On North Second Street in Philadelphia an old firehouse has been turned into a splendid museum of the city’s fire-fighting past. The tall doors are now windows, and behind them the boiler of a ninetyyear-old American LaFrance fire engine gleams in the afternoon sunlight. Nothing better expresses the heroic age of American industry than a big steam pumper: the great, confident machine, all brass and nickel and paint and capable of throwing nine hundred gallons of water a minute, an output the next century has been able to improve by a mere hundred. And yet the superb engine is as dead as the little 1730 hand pumper beside it, while what is perhaps the city’s most impressive embodiment of surviving nineteenth-century energy is in fact housed in a modest industrial building right across the street.

JOHN GRASS WOOD TURNING CO. says the sign in the window, MFRS. OF WOOD POLES ROLLERS HANDLES MALLETS MAULS . Inside is a small front office dominated by a huge iron safe—on rollers, but looking no more mobile than the Pentagon—and, beyond it, a lift from the first generation of elevators. Behind that is a long room filled with the sweet, urgent smell of fresh-sawn wood and the slap of leather belting.

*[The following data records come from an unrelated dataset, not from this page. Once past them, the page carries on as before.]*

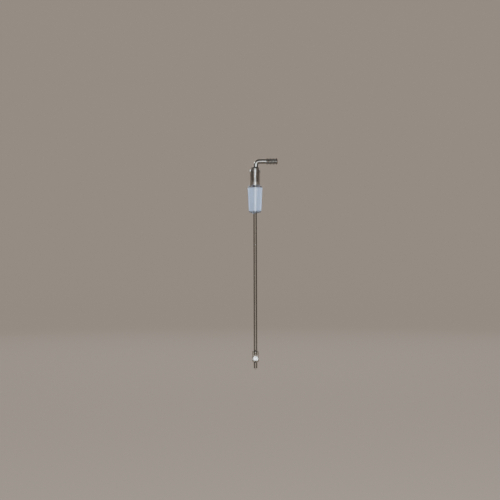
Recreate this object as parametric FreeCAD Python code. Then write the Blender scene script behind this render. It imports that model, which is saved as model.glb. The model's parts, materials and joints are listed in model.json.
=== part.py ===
import FreeCAD, Part
import math
import os

# Laboratory-glass siphon tube: a ground stopper carries a long dip tube with a ball check valve at its
# foot, and an outlet elbow with a ridged hose connection stands in a small ground socket on top.
# Millimetres. Z runs up the dip tube, with Z = 0 at the large end of the ground cone; the outlet points
# along +X. Every glass length that the glassblower seals together is its own solid, and sealed
# lengths meet face to face.

# --- standard ground stopper, 24/40 ---
CONE_TOP_R = 12.0
CONE_TAPER = 0.05            # radius lost per mm of length, the standard 1:10 on diameter
GROUND_LENGTH = 38.0
CONE_WALL = 1.8
DRIP_HEIGHT = 4.0
DRIP_CORNER_R = 3.4
DRIP_WALL = 1.6

# --- shoulder and neck of the stopper ---
SHOULDER_HEIGHT = 3.2
SHOULDER_CORNER_R = 2.6
SHOULDER_INNER_CORNER_R = 0.8
NECK_R = 8.6
NECK_TOP_Z = 25.6
BEAD_R = 9.1
BEAD_TOP_Z = 30.4
BEAD_CORNER_R = 1.6
SEAL_THICKNESS = 1.8

# --- small ground joint between the neck and the elbow, 14/20 ---
PLUG_TOP_R = 7.25
PLUG_TOP_Z = 30.8
PLUG_LENGTH = 20.0
PLUG_WALL = 1.4
JOINT_GAP = 0.04

# --- outlet elbow ---
ELBOW_SHOULDER_TOP_Z = 34.6
ELBOW_SHOULDER_CORNER_R = 2.4
TUBE_R = 4.0
TUBE_BORE_R = 2.6            # the bore runs through elbow and hose connection alike
RISER_OFFSET = 1.5           # the tube is sealed a little off the cone's axis, towards the outlet
RISER_LEAN_DEG = 3.0
OUTLET_Z = 44.2
BEND_R = 5.4
ELBOW_END_X = 15.0
RISER_FOOT_Z = 33.9          # the riser's foot is let half way into the wall of the dome

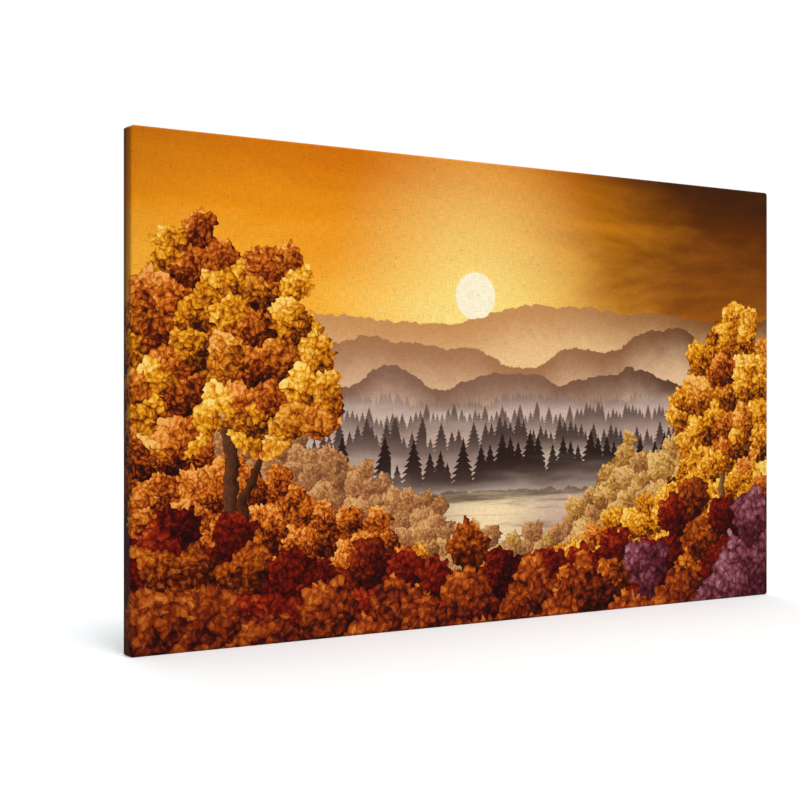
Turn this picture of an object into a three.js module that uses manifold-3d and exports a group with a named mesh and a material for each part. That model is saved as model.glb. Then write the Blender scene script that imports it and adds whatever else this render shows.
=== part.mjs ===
// A picture printed on canvas, stretched over a pine frame and stapled behind, 1000 x 600 mm.
//
// Millimetres, +Z up. The print faces -Y and +X is to its right. The origin is under the middle
// of the upright picture, level with its lowest edge and half way through its depth.
//
// Each side of the picture is built in a frame of its own, in a group that is turned and placed:
// X runs along the side, Y runs from front to back, and Z points outwards, with Z = 0 at the
// picture's outer edge. "In" is a distance from that edge towards the middle of the picture.

import * as THREE from "three";
import { mergeVertices } from "three/addons/utils/BufferGeometryUtils.js";
import Module from "manifold-3d";

const manifold = await Module();
manifold.setup();

// Driving dimensions

const WIDTH = 1000;
const HEIGHT = 600;

const CLOTH = 0.6; // thickness of the printed canvas
const GAP = 0.3; // clearance between pieces that lie on each other
const EDGE_RADIUS = 3; // of the canvas as it turns from the front to a side
const BACK_RADIUS = 1.5; // of the canvas as it turns from a side to the back
const FRONT_LAP = 12; // how far the turned edge reaches over the front
const SIDE_FLAP = 27; // canvas turned over the back on the left, the right and the bottom
const TOP_FLAP = 34;

const FOLD_INSET = 2; // from the picture's outline to the folded corner
const FOLD_LENGTH = 42; // of the folded corner's inner edge
const FOLD_RADIUS = 6;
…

“Take a look around,” says the owner, Lou Bower. “I’m right in the middle of something.” He feeds wood into a circular saw with sure, unhurried hands while overhead a shaft running the length of the shop spins away, powering the machines below as it has since 1863.

Bower finishes up and slaps white gusts of sawdust from his pants. Yes, he says matter-of-factly, it’s all pretty old stuff. He points to the raised iron letters on a lathe that identify it as “Walker Bros. #1, May 17, 1873.” But if he isn’t much excited by the age of his equipment, Albert LeCoff is. “This is the oldest existing hand-woodturning shop in America,” he says. LeCoff is the executive director and curator of the Wood Turning Center, a Philadelphia-based organization devoted to the study and preservation of “wood and other lathe-turned material.” For such an organization, the survival of Bower’s operation in this form is nearmiraculous.

The John Grass company has achieved its singular longevity simply by going about its business, and the whole shop bears the signs of generations of day-to-day work. A notice on the wall forbids smoking and warns that “a fire in this building may put every man out of work—Act of Assembly, June 1911.” A tool chest has been improvised from a crate whose chromolithographie label proclaims the “Philadelphia Steam Biscuit Bakery.” In the front office a billhead offering “low prices on flag poles of hardwood varnished with ball and truck, 6ft. 15c, 8ft. 20 cts.” carries the Second Street address and the date June 25, 1898—the only proof Bower has that the company had moved from its original Vine Street home by the turn of the century.

A Bower was probably already working there by then, and in 1911 Lou’s grandfather bought it from the Grass family. His son—Lou, Sr.—learned the business from him and taught it to Lou, Jr. “I was always around the shop from when I was this high. I came in full-time about thirty years ago.”